Inherited IRAs in bankruptcy
A substantial portion of the trillions of dollars that will be transferred through the estates of baby boomers in the coming decades is expected to be in IRAs, qualified retirement plans and other tax-preferred accounts. IRA rollovers have grown significantly as workers have moved their 401(k) money at retirement in order to extend its tax-deferred status. Planning for the inheritance of this money is assuming greater and greater importance. In particular, can this money be shielded from the claims of beneficiaries’ creditors?
The U.S. Supreme Court has held that, in general, the anti-alienation rules of federal pension law put the money that is saved in qualified retirement plans beyond the reach of creditors in bankruptcy. However, that law does not apply to IRAs. State spendthrift statutes do, however, come into play, with mixed results.
The Bankruptcy Abuse Prevention and Consumer Protection Act of 2005 revisited the rules, adding an exemption for “retirement funds.” Under Bankruptcy Code §522(n), the exemption for a Roth IRA or a traditional IRA may be limited to $1 million in some circumstances. However, the term “retirement funds” was not defined in the Act. What about an inherited IRA? Does it constitute “retirement funds” when the beneficiary did not contribute the money to the account?
Marilynn and James Mathusa inherited an IRA when Marilynn’s mother died. A trustee-to-trustee transfer moved the money to an inherited IRA in their names. When the couple declared bankruptcy, they sought to protect the IRA money from the claims of their creditors.
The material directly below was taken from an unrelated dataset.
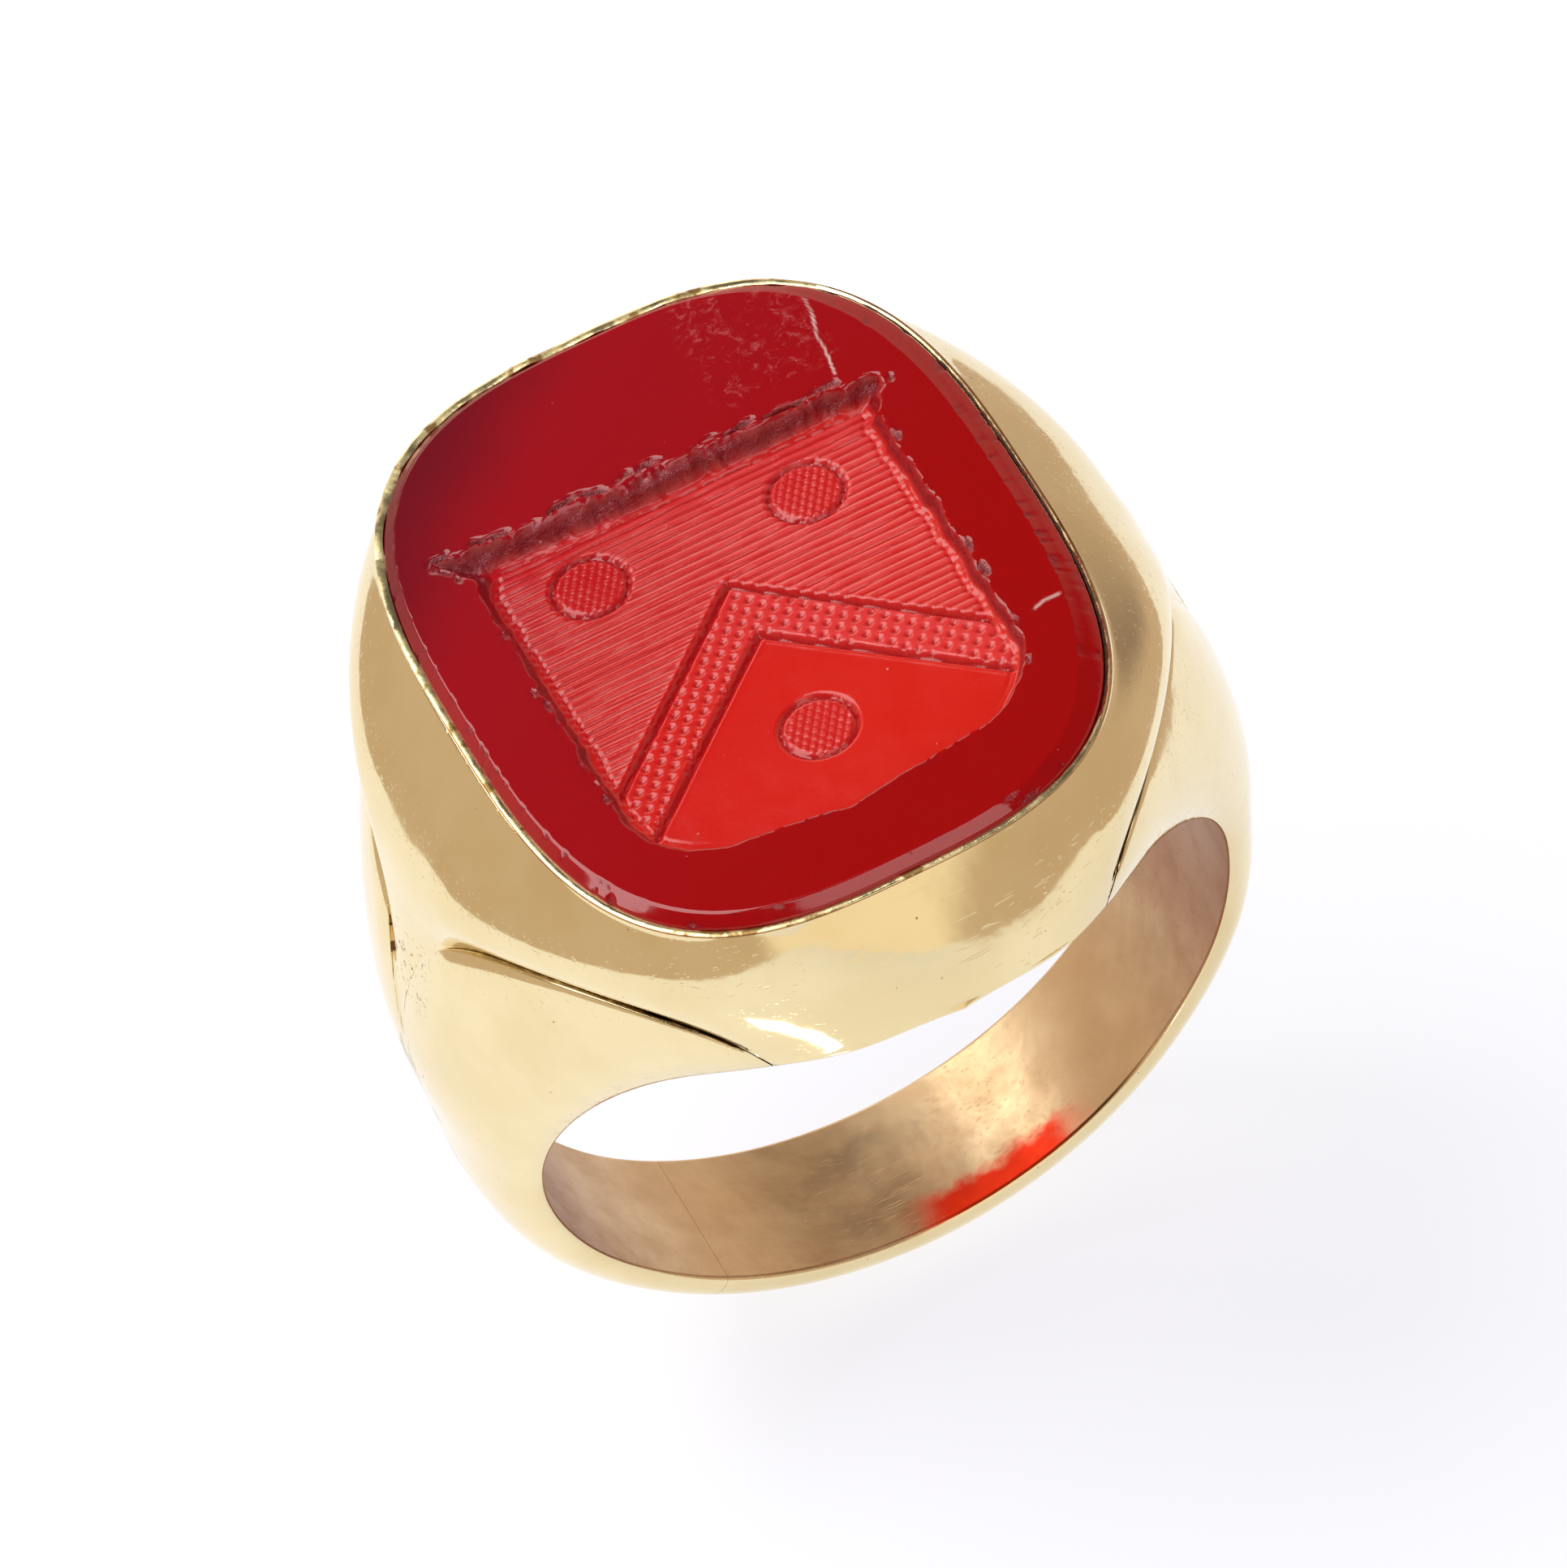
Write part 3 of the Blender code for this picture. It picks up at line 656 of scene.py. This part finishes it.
def table_places():
    """Places of the table's points: level rows, crowded at both ends, that reach from side to side."""
    turn = np.linspace(-math.pi / 2, math.pi / 2, 1500)
    right = cushion(turn, -bevel_width(turn), 0)
    left = cushion(math.pi - turn, -bevel_width(math.pi - turn), 0)
    low, high = right[0, 1], right[-1, 1]
    ends = np.array(TABLE_ENDS)
    margin, fine_end = TABLE_FINE
    middle = np.arange(low + margin, fine_end, 0.052)
    upper = np.arange(fine_end, high - margin, 0.1)
    ys = np.concatenate([[low + 1e-4], low + ends, middle, upper, high - ends[::-1], [high - 1e-4]])
    across = np.linspace(-1, 1, TABLE_COLUMNS)
    x_right = np.interp(ys, right[:, 1], right[:, 0])[:, None]
    x_left = np.interp(ys, left[:, 1], left[:, 0])[:, None]
    x = np.where(across > 0, across * x_right, -across * x_left)
    return x, np.broadcast_to(ys[:, None], x.shape)


def stone_sides(bearing):
    """Loops of the bevel, girdle and keel from the table down, and how chipped their upper edges are."""
    width = bevel_width(bearing)
    around = bearing * 9
    nibble = np.maximum(0, rough_noise(around * 2.2, 0 * around, 91) - 0.25) * 0.07
    sparkle = np.maximum(0, rough_noise(around * 4, 0 * around, 95) - 0.1) * 0.03
    profile = [(-width + 0.03, TABLE_Z - 0.012 - sparkle), (-width + 0.075, TABLE_Z - 0.035 - sparkle),
               (-width * 0.5, TABLE_Z - 0.12), (-0.05 - nibble, RIM_Z + 0.035 - nibble * 0.6),
               (-0.012 - nibble, RIM_Z - nibble), (0, RIM_Z - 0.06), (0, RIM_Z - GIRDLE_DEPTH),
               (-KEEL_INSET, STONE_BOTTOM_Z)]
    chipped = np.zeros((len(profile), len(bearing)))
    # The chipped edges join the stone's wall mark, which its colour darkens as painted shade.
    chipped[0:2] = np.clip(sparkle * 40, 0, 1)
    chipped[3:5] = np.clip(nibble * 25, 0, 1)
    return [cushion(bearing, growth, level) for growth, level in profile], chipped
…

Some courts have held that for the “retirement funds” exception of the bankruptcy code to apply, the funds must be the person’s own savings, and an inheritance falls outside the scope of the intended protection. Other courts have focused on the literal language, holding that because an inherited IRA retains its tax-deferred status for income tax purposes, the statutory requirements have been met. The decision in the Mathusa case, decided in Florida on March 28, 2011, went the latter way, exempting the IRA from creditor claims.
When the inheritance is an IRA, the heir accepts the burden of future income taxes along with the legacy. But this case shows that the IRA may have built-in asset protection features that offset the tax negatives. State bankruptcy laws vary, and in many states this issue hasn’t even been addressed as yet. Before making any irreversible financial decisions with important tax consequences, be sure to seek professional counsel.